Why did the Engineers in the control room of the ship not take off and go to Earth 2,000 years ago?
Because the entire damn facility was under quarantine, remember? If you've got doors coming down and sealing so hard they decapitate guys, the freaking launch bay doors are not opening up either. The pilots set the ship's navigation to head to earth, then hopped into cryo to wait until a rescue team came. But none did, probably because they abandoned the facility. They knew not to fuck around with this stuff, that's why they put the research facilities on the middle of nowhere in the first place.
Why did the star map lead there, instead of to the Engineer home world?
If you go with the theory that the Engineers were using Earth as a cultivation of some kind, and that they would "reset", or infect the planet when we got technologically advanced enough to reach out to them, why would you give them your home address? They left the directions to a military facility, which would be plenty equipped to handle any expedition party that would reach out, without endangering the home world. It's like leaving them the address to Guantanamo Bay instead of San Francisco.
You got to agree that this part implies that the space jockey race are all on that planet, that there is only a handful of them, or at least that those in charge of mankind are only in that galaxy or whatever. Because otherwise you would expect that the rest of the race would have went and killed mankind, but they never did. We get the impression the waken-up engineer is the last one of them still alive and tries to go carry out the mission.
IMO the ship in Alien is another one that managed to escape, but the pilot was infected and a queen came out, leaving eggs in the ship.

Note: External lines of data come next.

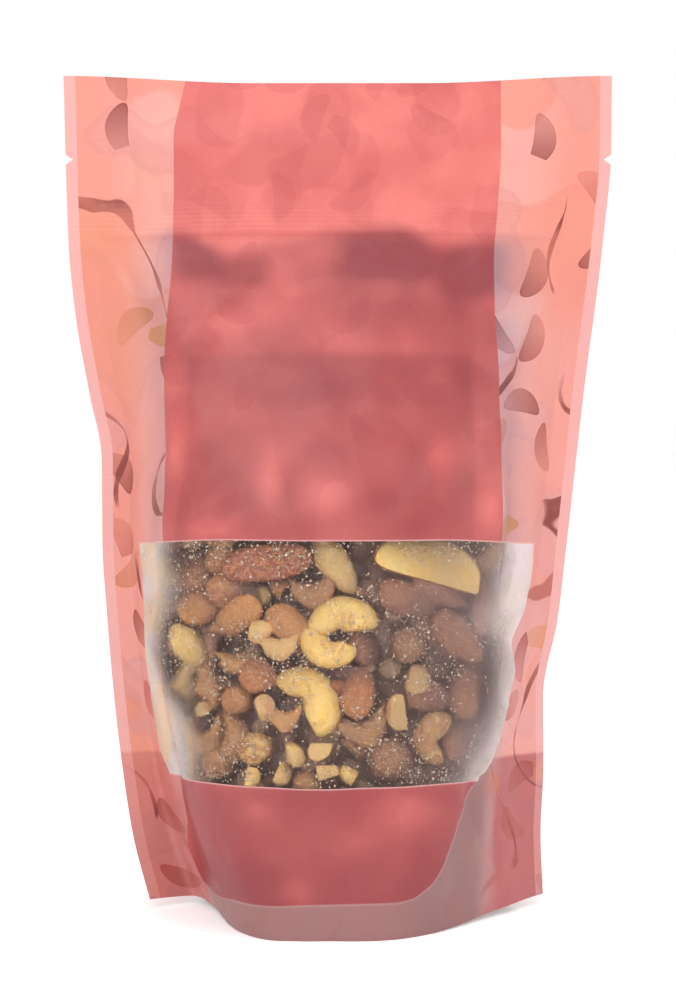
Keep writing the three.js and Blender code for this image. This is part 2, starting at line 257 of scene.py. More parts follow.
def panelRow(across, up, panel, inset=0.0, fine=True):
    # points and outward plan normals of one row of a panel; inset moves it inwards
    isFront = panel == "front"
    level = np.full_like(across, up)
    leftTip, rightTip, line, distance = sectionLine(up, panel)

    def lineAt(along):
        along = np.clip(along, 0, distance[-1])
        return np.stack([np.interp(along, distance, line[:, k]) for k in (0, 1)], 1)

    along = np.clip((across + sealEdge) / (2 * sealEdge), 0, 1) * distance[-1]
    nearby = 0.4
    plan, run = lineAt(along), lineAt(along + nearby) - lineAt(along - nearby)
    for tip, end, side in ((leftTip, line[0], -1), (rightTip, line[-1], 1)):
        isHere = across * side >= sealEdge
        beyond = (np.abs(across[isHere, None]) - sealEdge) / pouch["sideSeal"]
        plan[isHere] = end + (tip - end) * beyond
        run[isHere] = (tip - end) * side
    run /= np.linalg.norm(run, axis=1)[:, None]
    normal = np.stack([run[:, 1], -run[:, 0]], 1) * (1 if isFront else -1)
    unsealed = smoothstep(0, pouch["sealFade"], sealEdge - np.abs(across))
    relief = zipRidge(level) + nutLumps(across, level, 0 if isFront else 5)
    depth = follow["belly"](up)
    if isFront:
        relief -= np.minimum(creaseDepth(across, level, filmRelief["creases"]),
                             filmRelief["creaseLimit"] * depth)
    if fine:
        loose = smoothstep(0, 6, depth)
        relief += loose * pucker(across, level, 1 if isFront else 40)
    if fine and isFront:
        relief -= loose * creaseDepth(across, level, filmRelief["fineCreases"])
        off = lineDistance(across, level, filmRelief["fold"]) / filmRelief["foldWidth"]
        relief += filmRelief["foldHeight"] * np.exp(-off * off)
    # the gusset lies inside the panels, also in the seals
    proud = (relief - inset) * unsealed + pouch["film"] * (0.5 if inset else 1)
    return np.column_stack([plan + normal * proud[:, None], heightOf(across, level)]), normal


def filmEdge(up):
    # half the width of the film: less in the tear notches and at the bottom corners
    notch = pouch["notchDepth"] * max(0, 1 - abs(up - pouch["notchAt"]) * 2 / pouch["notchWidth"])
    rise = max(0, 1 - up / pouch["cornerRadius"])
    return halfWidth - notch - pouch["cornerRadius"] * (1 - math.sqrt(1 - rise * rise))


# the seam plane of the CAD pouch gives the place of everything here
cadPoints = np.array([tuple(v.co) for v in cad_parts["pouch"].data.vertices]) / mm
cadTop = cadPoints[cadPoints[:, 2] > cadPoints[:, 2].max() - 1.5]
seamMiddle = (follow["leftSeam"](pouch["height"]) + follow["rightSeam"](pouch["height"])) / 2
placeShift = np.array([(cadTop[:, 0].min() + cadTop[:, 0].max()) / 2 - seamMiddle,
                       (cadTop[:, 1].min() + cadTop[:, 1].max()) / 2, 0.0])
print("seam found at", placeShift.round(2))


def makePiece(name, points, faces, attributes, material):
    # a piece of the pouch from points in millimetres; attributes are numbers for each point
    mesh = bpy.data.meshes.new(name)
    mesh.from_pydata(((np.asarray(points) + placeShift) * mm).tolist(), [], faces)
    for key, values in attributes.items():
        values = np.asarray(values, np.float32)
        kind, field = ("FLOAT", "value") if values.ndim == 1 else ("FLOAT_VECTOR", "vector")
        mesh.attributes.new(key, kind, "POINT").data.foreach_set(field, values.ravel())
    mesh.validate()
    mesh.polygons.foreach_set("use_smooth", [True] * len(mesh.polygons))
    mesh.update()
    mesh.materials.append(material)
    piece = bpy.data.objects.new(name, mesh)
    bpy.context.scene.collection.objects.link(piece)
    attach(piece, "root")
    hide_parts("pouch")


def gridFaces(rows, columns, flip=False):
    j, i = np.meshgrid(np.arange(rows - 1), np.arange(columns - 1), indexing="ij")
    corner = (j * columns + i).ravel()
    faces = np.stack([corner, corner + 1, corner + columns + 1, corner + columns], 1)
    return (faces[:, ::-1] if flip else faces).tolist()


def rgb(red, green, blue):
    # a colour as seen on a screen, 0 to 255, as the shader takes it
    linear = [((c / 255 + 0.055) / 1.055) ** 2.4 if c > 10 else c / 255 / 12.92
              for c in (red, green, blue)]
    return (*linear, 1.0)


def operator(operation):
    # a method of Wire for one operation with another wire, a number or a vector
    return lambda wire, other: wire.work(operation, wire, other)


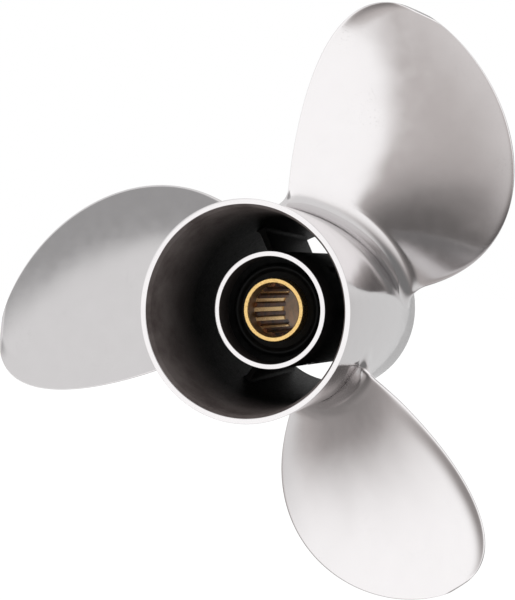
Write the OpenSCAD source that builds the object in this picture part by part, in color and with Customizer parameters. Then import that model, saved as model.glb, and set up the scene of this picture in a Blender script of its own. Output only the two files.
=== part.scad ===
// Three-blade through-hub exhaust propeller for an outboard motor, right hand.
// Millimetres. The shaft axis lies along Y, with the motor towards +Y and the
// open aft rim towards -Y. The origin is on the axis, in the pilot bore.
// A depth is a distance forward from the aft rim, and an angle is counted
// anticlockwise from +X by someone who stands astern and looks forward.

/* [Propeller] */
// Diameter of the circle that the blade tips sweep
prop_d = 340; // [300:2:380]
// Forward travel of the blade face in one turn
pitch = 335; // [280:5:420]

/* [Outer barrel] */
// Outer diameter at the aft rim
barrel_aft_d = 112; // [106:1:120]
// Outer diameter at the forward end
barrel_fwd_d = 93; // [88:1:104]
// Length from the aft rim to the forward end
barrel_len = 145; // [140:1:180]
// Thickness of the barrel wall
barrel_wall = 4; // [3:0.5:6]
// Width of the flat ring on the aft rim
rim_face = 2.7; // [1.5:0.1:3.5]
// Length of the chamfer inside the aft rim
rim_chamfer = 3; // [1:0.5:8]

/* [Inner hub] */
// Outer diameter of the inner hub tube
hub_d = 61; // [56:1:66]
// Thickness of the hub wall
hub_wall = 2.6; // [2:0.1:4]
// Depth of the aft end of the hub
hub_aft = 36; // [28:1:50]
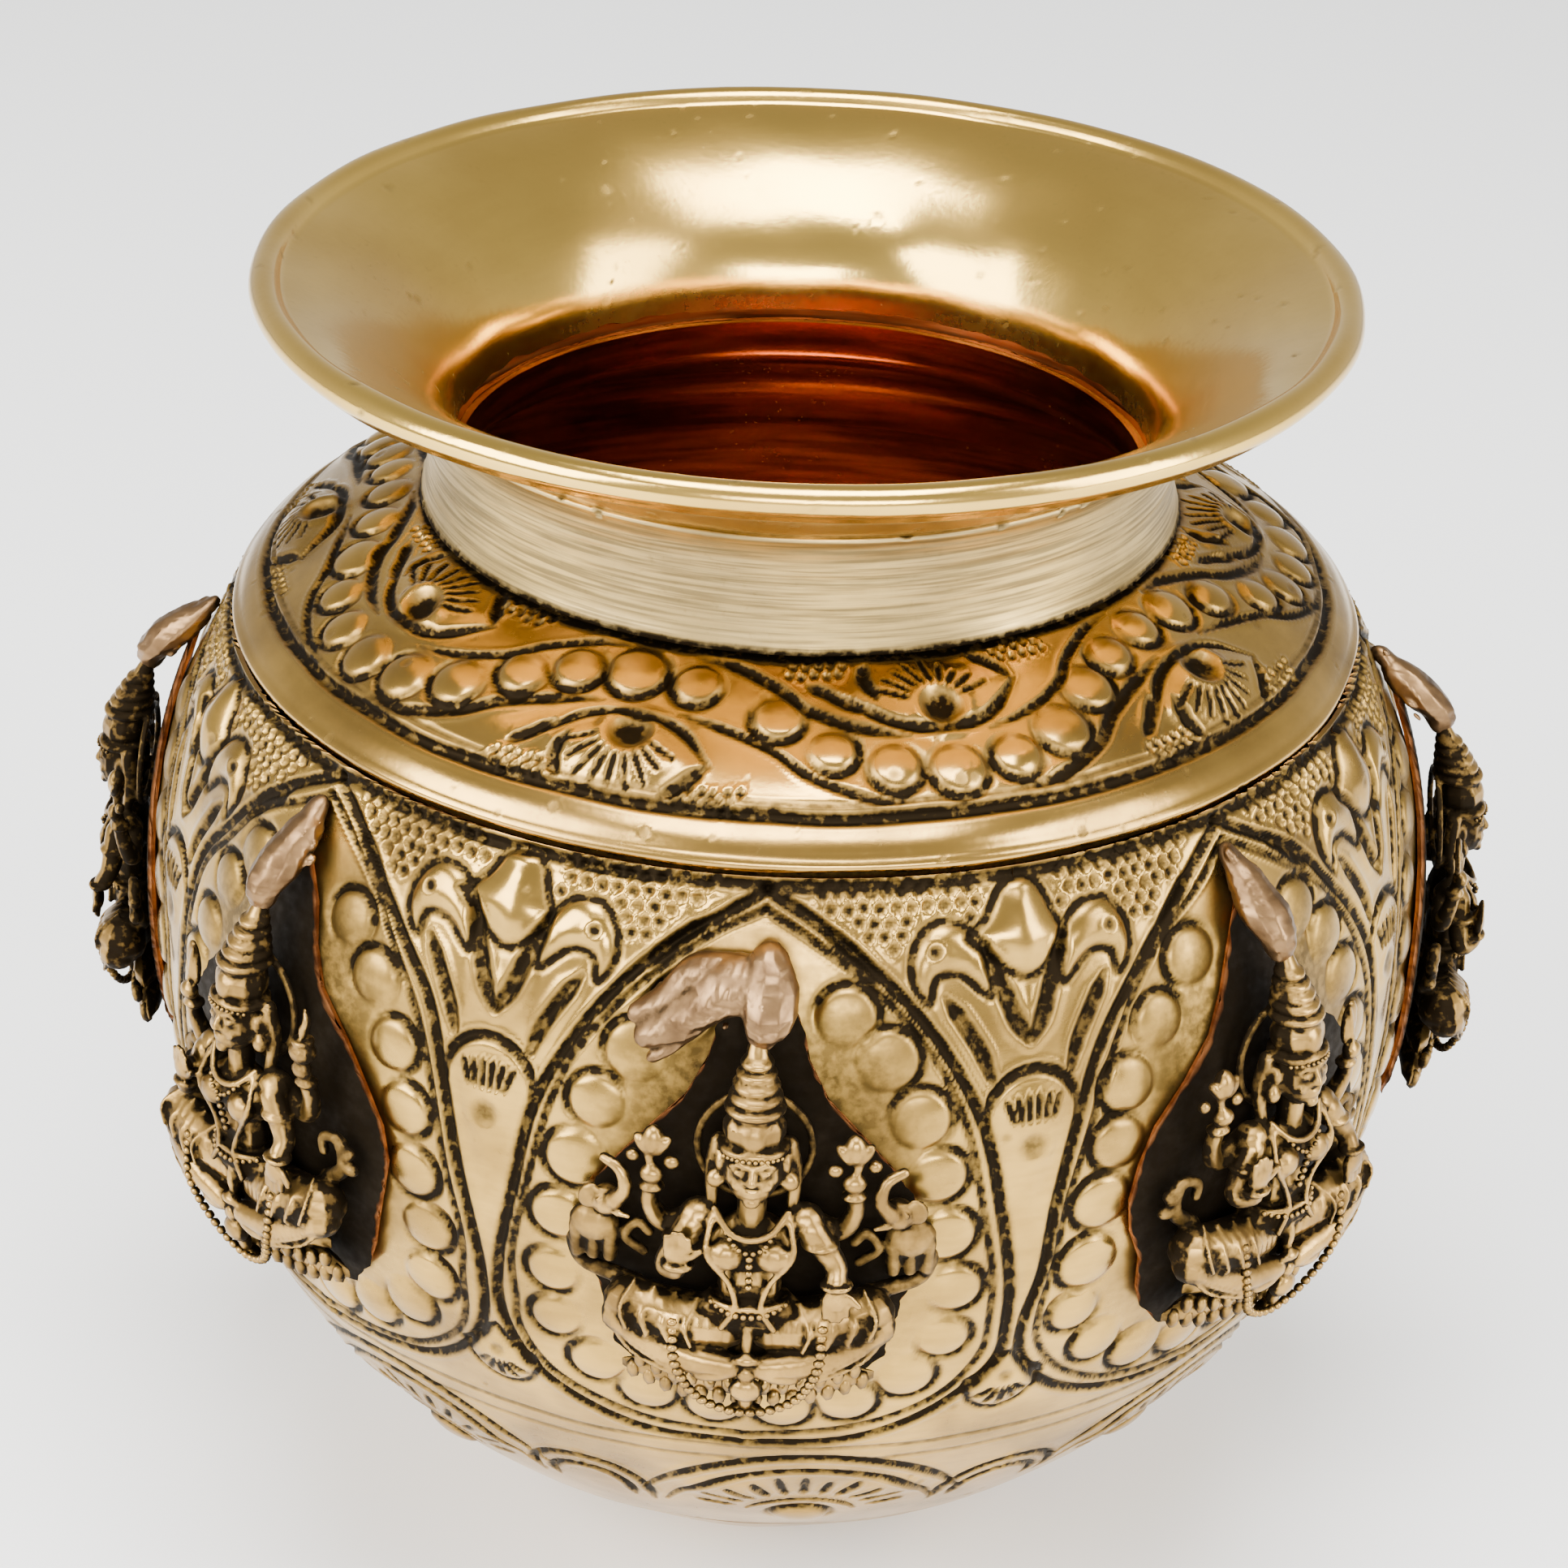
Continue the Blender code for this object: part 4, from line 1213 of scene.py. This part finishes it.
figure_brass = aged_brass(
    "rubbed cast brass", (0.46, 0.27, 0.07), (0.21, 0.12, 0.033), 0.26, patch=260.0,
    streaks=(900.0, 900.0, 900.0), streak_mix=0.15
)
HOLDING = [
    ("bud", "bud"), ("bud", "leaf"), ("disc", "bud"), ("pot", "bud"), ("bud", "disc"), ("leaf", "pot"),
    ("disc", "bud"), ("leaf", "pot")
]
for k, (held_left, held_right) in enumerate(HOLDING):
    dice = np.random.default_rng(900 + k)
    lean = 0.0 if k == 0 else dice.uniform(-0.35, 0.35)
    flat, faces = figure_wax(held_left, held_right, k % 4 == 0, lean).cast(f"wax_{k + 1}")
    deep = hollows(flat, faces)
    soot = np.clip(0.62 + deep / 0.09, 0, 1)
    soot = np.maximum(soot, np.clip((3.2 - flat[:, 2]) / 1.1, 0, 1) * np.clip(0.95 + deep / 0.7, 0.5, 1))
    # What turns away from the light in front and above is painted dark: painted shade.
    soot = np.maximum(soot, np.clip((0.86 - facing_the_light(flat, faces)) / 0.42, 0, 0.97))
    points = onto_belly(flat, k)
    piece = solid(f"seated_figure_{k + 1}", points, faces, soot=soot, inside=0 * soot)
    finished(piece, figure_brass, f"deity_figure_{k + 1}")
    # Its beads and seat petals: a garland over the knees, a necklace and its drop,
    # a hair band, a belt and two rows of petals round the seat.
    rows = [
        (
            [
                (-4.6, 9.0, 4.9), (-4.3, 5.6, 5.45), (-2.9, 2.3, 4.9), (0, 0.9, 4.6), (2.9, 2.3, 4.9),
                (4.3, 5.6, 5.45), (4.6, 9.0, 4.9)
            ],
            0.66, (0.4, 0.36, 0.36)
        ),
        (
            [(-1.9, 17.3, 4.1), (-0.9, 15.9, 5.1), (0, 15.4, 5.15), (0.9, 15.9, 5.1), (1.9, 17.3, 4.1)],
            0.44, (0.2, 0.2, 0.2)
        ),
        ([(0, 15.0, 5.2), (0, 13.4, 4.9), (0, 12.3, 4.7)], 0.6, (0.26, 0.26, 0.26)),
        (
            [
                (lean - 1.75, 22.6, 4.6), (lean - 0.9, 22.75, 5.35), (lean, 22.8, 5.55),
                (lean + 0.9, 22.75, 5.35), (lean + 1.75, 22.6, 4.6)
            ],
            0.36, (0.17, 0.17, 0.17)
        ),
        (
            [(-2.3, 10.4, 4.0), (-1.2, 10.1, 4.85), (0, 10.0, 5.1), (1.2, 10.1, 4.85), (2.3, 10.4, 4.0)],
            0.45, (0.22, 0.25, 0.22)
        ),
        (
            [(-7.6, 2.2, 2.35), (-4.5, 1.3, 2.75), (0, 1.0, 3.0), (4.5, 1.3, 2.75), (7.6, 2.2, 2.35)],
            1.15, (0.5, 0.95, 0.5)
        ),
        (
            [(-7.0, 3.6, 2.85), (-4.5, 2.9, 3.2), (0, 2.6, 3.4), (4.5, 2.9, 3.2), (7.0, 3.6, 2.85)], 1.1,
            (0.46, 0.85, 0.45)
        ),
    ]
    made = [strung(path, spacing, size, figure_brass) for path, spacing, size in rows]
    starts = np.cumsum([0] + [len(p) for p, _ in made])
    flat = np.concatenate([p for p, _ in made])
    faces = np.concatenate([f + start for (_, f), start in zip(made, starts)])
    # Beads are darker towards the belly, and what turns away from the light is painted dark: painted shade.
    soot = np.maximum(
        0.3 * np.clip((4.4 - flat[:, 2]) / 2.4, 0, 1),
        np.clip((0.74 - facing_the_light(flat, faces)) / 0.35, 0, 0.97)
    )
    piece = solid(f"figure_beads_{k + 1}", onto_belly(flat, k), faces, soot=soot, inside=0 * soot)
    piece.data.materials.append(figure_brass)
    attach(piece, "root")

# The crown solder: a lump of pinkish brazing metal that holds each figure by the crown. The front
# one ran and was dragged to the left; the others are small tapered drops.
solder_metal = aged_brass(
    "crown solder", (0.25, 0.145, 0.064), (0.10, 0.056, 0.026), 0.32, patch=400.0,
    streaks=(700.0, 700.0, 700.0), streak_mix=0.2, blacking=0.8
)
for k in range(BAYS):
    dice = np.random.default_rng(60 + k)
    wax = Wax()
    if k == 0:
        wax.roll([(0.2, 30.2, 2.6), (0.7, 32.4, 3.0), (0.4, 34.0, 2.2)], [1.1, 2.0, 1.5])
        wax.roll([(1.3, 32.6, 3.0), (1.6, 32.8, 2.4)], [1.0, 0.8])
        wax.roll(
            [(0.3, 32.7, 2.4), (-2.4, 32.4, 1.9), (-5.0, 30.4, 1.5), (-7.6, 28.6, 1.2)],
            [1.7, 1.7, 1.5, 0.9]
        )
        wax.roll(
            [(-1.6, 33.2, 1.8), (-4.6, 32.6, 1.4), (-6.4, 31.0, 1.2), (-8.4, 29.9, 1.0)],
            [1.1, 1.2, 1.0, 0.6]
        )
        wax.roll([(-3.4, 30.9, 1.5), (-5.6, 28.4, 1.2), (-7.0, 27.1, 1.0)], [0.9, 0.7, 0.45])
        for _ in range(26):
            wax.ball(
                (dice.uniform(-7.6, 1.6), dice.uniform(29.6, 33.2), dice.uniform(0.9, 1.6)),
                dice.uniform(0.2, 0.55)
            )
    else:
        tip = dice.uniform(-0.5, 0.5)
        wax.roll([(0, 30.0, 2.5), (tip * 0.5, 31.8, 2.6), (tip, 34.0, 1.3)], [1.0, 1.9, 1.5])
        wax.roll([(tip, 33.0, 1.8), (tip * 2.6, 35.4, 0.7)], [1.6, 0.8])
        for _ in range(7):
            wax.ball((tip + dice.normal(0, 1.0), 32.6 + dice.normal(0, 1.1), 1.3), dice.uniform(0.3, 0.6))
    flat, faces = wax.cast(f"drop_{k + 1}")
    deep = hollows(flat, faces)
    wobble = sum(
        np.sin(flat @ dice.normal(0, f, 3) + dice.uniform(0, TURN)) * a for f,
        a in ((1.6, 0.1), (3.4, 0.05), (6.0, 0.03))
    )
    flat[:, 2] += wobble
    z = FIGURE_LOW + flat[:, 1] * FIGURE_TALL / 30.9
    az = k * BAY + flat[:, 0] / BELLY_R
    r = belly_outline.r(up(np.minimum(z, 73.0))) + flat[:, 2] + 0.3 * np.clip(32.5 - flat[:, 1], 0, 2)
    points = np.stack([r * np.sin(az), -r * np.cos(az), z], -1)
    blotch = np.sin(flat @ dice.normal(0, 1.1, 3)) * np.sin(flat @ dice.normal(0, 2.3, 3))
    soot = np.clip(0.22 + deep / 0.16 + 0.4 * np.clip(blotch, 0, 1), 0, 1)
    soot = np.maximum(soot, np.clip((0.9 - flat[:, 2]) / 0.5, 0, 0.95))
    piece = solid(f"solder_drop_{k + 1}", points, faces, soot=soot, inside=0 * soot)
    finished(piece, solder_metal, f"crown_solder_{k + 1}")

# The pot stands on a plain pale table top.
table_mesh = bpy.data.meshes.new("table_top")
table_mesh.from_pydata([(-2, -2, 0), (2, -2, 0), (2, 2, 0), (-2, 2, 0)], [], [(0, 1, 2, 3)])
table_top = bpy.data.objects.new("table_top", table_mesh)
bpy.context.scene.collection.objects.link(table_top)
table_paint = bpy.data.materials.new("pale table paint")
table_paint.use_nodes = True
table_paint.node_tree.nodes["Principled BSDF"].inputs["Base Color"].default_value = (0.86, 0.86, 0.85, 1)
table_paint.node_tree.nodes["Principled BSDF"].inputs["Roughness"].default_value = 0.6
table_mesh.materials.append(table_paint)

# Soft studio light: a room that is pale up to the level of the table, darkest halfway up and grey
# overhead, with four large soft boxes for the metal to show.
room = bpy.data.worlds.new("studio room")
bpy.context.scene.world = room
room.use_nodes = True
room_nodes, room_links = room.node_tree.nodes, room.node_tree.links
height = room_nodes.new("ShaderNodeSeparateXYZ")
room_links.new(room_nodes.new("ShaderNodeTexCoord").outputs["Generated"], height.inputs[0])
fade = room_nodes.new("ShaderNodeValToRGB")
for element, (place, shade) in zip(
    (*fade.color_ramp.elements, fade.color_ramp.elements.new(0.5)), ((0.0, 0.9), (0.5, 0.14), (1.0, 0.42))
):
    element.position, element.color = place, (shade, shade, shade * 0.98, 1)
room_links.new(height.outputs["Z"], fade.inputs["Fac"])
room_links.new(fade.outputs["Color"], room_nodes["Background"].inputs["Color"])


def soft_box(name, place, size, power, aim=(0, 0, 0.06)):
    lamp = bpy.data.lights.new(name, "AREA")
    lamp.shape, lamp.size, lamp.size_y, lamp.energy = "RECTANGLE", *size, power
    made = bpy.data.objects.new(name, lamp)
    made.location = place
    made.rotation_mode = "QUATERNION"
    made.rotation_quaternion = (Vector(aim) - made.location).to_track_quat("-Z", "Y")
    bpy.context.scene.collection.objects.link(made)


soft_box("left_soft_box", (-0.55, -0.35, 0.42), (0.5, 0.5), 12.0)
soft_box("right_soft_box", (0.6, -0.25, 0.35), (0.3, 0.6), 8.0)
soft_box("top_soft_box", (0.0, -0.12, 0.75), (0.45, 0.35), 12.0)
soft_box("front_soft_box", (0.1, -0.8, 0.34), (0.5, 0.2), 7.0)

# The camera looks down a little on the front figure, close enough for the mouth to look wide.
VIEW_AZ = math.radians(1.6)
LOOK_DOWN, TILT, DISTANCE = math.radians(29.95), math.radians(2.06), 0.3


def swung(x, y, z):
    c, s = math.cos(VIEW_AZ), math.sin(VIEW_AZ)
    return Vector((c * x - s * y, s * x + c * y, z))


eye = swung(0, -DISTANCE * math.cos(LOOK_DOWN), 0.05 + DISTANCE * math.sin(LOOK_DOWN))
forward = (swung(-0.00041, 0, 0.0571) - eye).normalized()
right = forward.cross(Vector((0, 0, 1))).normalized()
upward = right.cross(forward)
right, upward = (
    right * math.cos(TILT) + upward * math.sin(TILT),
    upward * math.cos(TILT) - right * math.sin(TILT),
)
camera_data = bpy.data.cameras.new("camera")
camera_data.sensor_width, camera_data.lens = 36.0, 88.03
camera_data.clip_start, camera_data.clip_end = 0.01, 20.0
camera = bpy.data.objects.new("camera", camera_data)
camera.matrix_world = Matrix((
    (right.x, upward.x, -forward.x, eye.x),
    (right.y, upward.y, -forward.y, eye.y),
    (right.z, upward.z, -forward.z, eye.z),
    (0, 0, 0, 1),
))
bpy.context.scene.collection.objects.link(camera)
bpy.context.scene.camera = camera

Like I said before, because of Scott's interviews, here is where I think the movies are going:
Engineers = fallen angel, Scott said so. He implied that fall angels do "the cool stuff, get all the chicks, go to the best bars", and that paradise is a much different and troubling place. This implies, figuratively, that the jockeys are doing something VERY different from what the "home world" or paradise is all about. We can clearly see the connection here to Prometheus: fallen angels/nephilim (who rebelled against God, gave taught mankind all this such as war, beauty, etc. Read the book of Enoch, it's basically a 2000 years old sci-fi novel. It's the book from where the whole "fallen angels" notion come from as that story is NOT found in the Bible, unlike most people think. The only thing that echos the book of Enoch in the Bible is the following, which goes into much greater details in the book of Enoch:
Bible:
Genesis 6:1-4
1. When men began to increase in number on the earth and daughters were born to them,
2. The sons of God saw that the daughters of men were beautiful, and they married any of them they chose.
3. Then the LORD said, "My Spirit will not contend with man forever, for he is mortal; his days will be a hundred and twenty years."
4. The Nephilim were on the earth in those days—and also afterward—when the sons of God went to the daughters of men and had children by them. They were the heroes of old, men of renown.
Numbers 13:32-33
32. And they spread among the Israelites a bad report about the land they had explored. They said, "The land we explored devours those living in it. All the people we saw there are of great size.
33. We saw the Nephilim there (the descendants of Anak come from the Nephilim). We seemed like grasshoppers in our own eyes, and we looked the same to them."
In Enoch, the following chapter deals with this:
VI-XI. The Fall of the Angels: the Demoralization of Mankind: the Intercession of the Angels on behalf of Mankind. The Dooms pronounced by God on the Angels of the Messianic Kingdom.
All of those myths are in reality based on
Sumerian myths, which is the language closely linked to the one the jockeys write and speak with in the movie.
It's going to be impossible to know until the second movie, but the possibilities are as follows:
1- All space jockeys = fallen angels.
2- Only some of them are fallen, the others remaining on God's side.
If 1 is true, then what happened on the moon was not an accident but a punishment: the fallen angels were attacked by God (in the book of Enoch, the fallen angels and their leader are bonded until judgement day). And this would explain how this may have happened everywhere where the fallen angels had found themselves, and hence why they seem to be all dead. They were all dealt with.
If instead #2 is true, it implies that God fixed the problem (killed/bounded the fallen angels) and the jockeys that are doing his bidding are still out there doing stuff, and that they had no intention of going kill mankind. Less likely, because it would contradict the idea that mankind is wanted dead.
But there is a third possibility, which would be closer to the Islamic version of Genesis, and which might tie into the above but also make more sense in the context of the movie: the angels were told by God that mankind was superior to them, and some of the angels (jinns in Islam) refused to accept this, rebelled, and were punished.
We could see the engineers in the movie as the djinns: they want to wipe out mankind because they have figured God's plan for mankind and reject it. They are basically actively trying to sabotage God's work. They were all stopped, but the one who gets woken up at the end decides to resume his mission.